Despite the acknowledgement that they lived when God spoke, the people were fearful that they would die if God kept on speaking. This seeming contradiction was accepted (reluctantly?) by God with the comment, “They are right [in] all that they have spoken”. I believe God was saying: "the visual and sonic evidence is certainly worthy of fear, but I am not a God of fear; I am showing you all of this because I want you to remember that sin is a terrible thing. I want you to see beyond this demonstration to the great love that is behind it. You must see and you must hear in ways that are beyond the physical; to a spiritual reality that is as real as this mountain."  'Oh, that they had such a heart in them that they would fear Me and always keep all My commandments, that it might be well with them and with their children forever! 'Go and say to them, "Return to your tents."
God was testing them.

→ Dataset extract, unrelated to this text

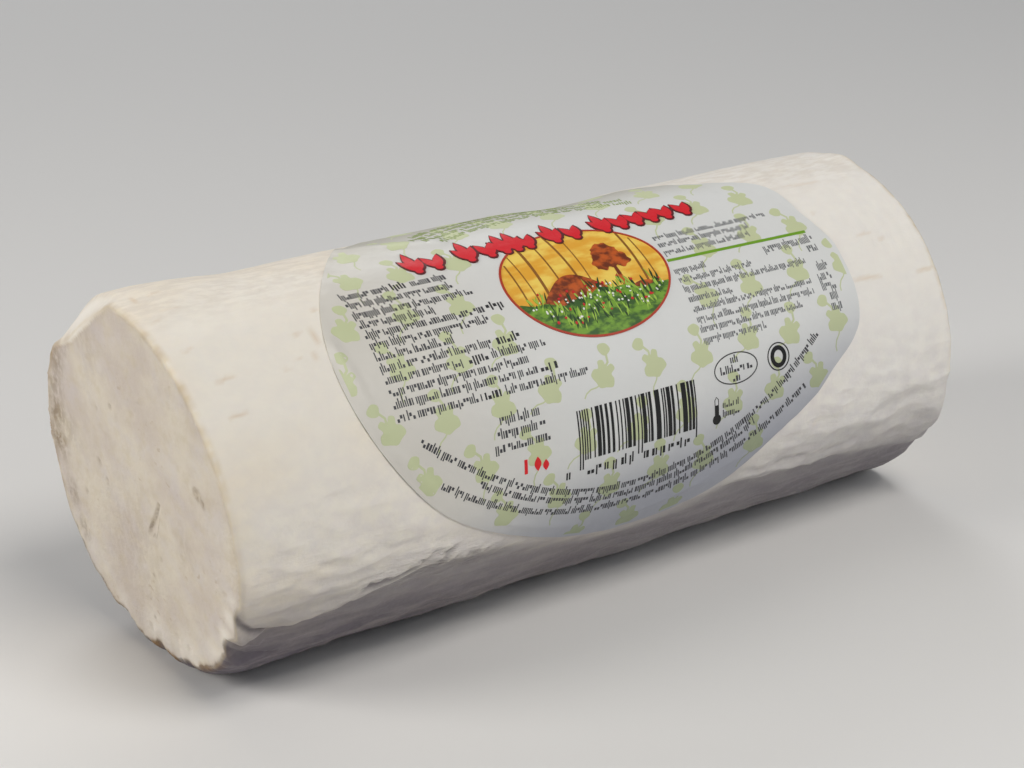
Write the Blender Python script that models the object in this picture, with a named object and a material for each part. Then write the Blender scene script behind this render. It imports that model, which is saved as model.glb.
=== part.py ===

What was the hoped-for response? Fear to be sure, but tempered with understanding followed by perseverance and faith - that God would not bring them to the altar, in the midst of the wedding ceremony, and kill them. What is our response to the tests we are given? I trust that it is more like God’s hoped-for response, than fear without understanding and faith. Note: June 7–9 is the date for Shavuot (Pentecost) this year, which celebrates the giving of the Torah and the pouring out of the Holy Spirit in tongues of flame in remembrance of the flaming Hebrew letters which spelled out the commandments over the people at Mount Sinai.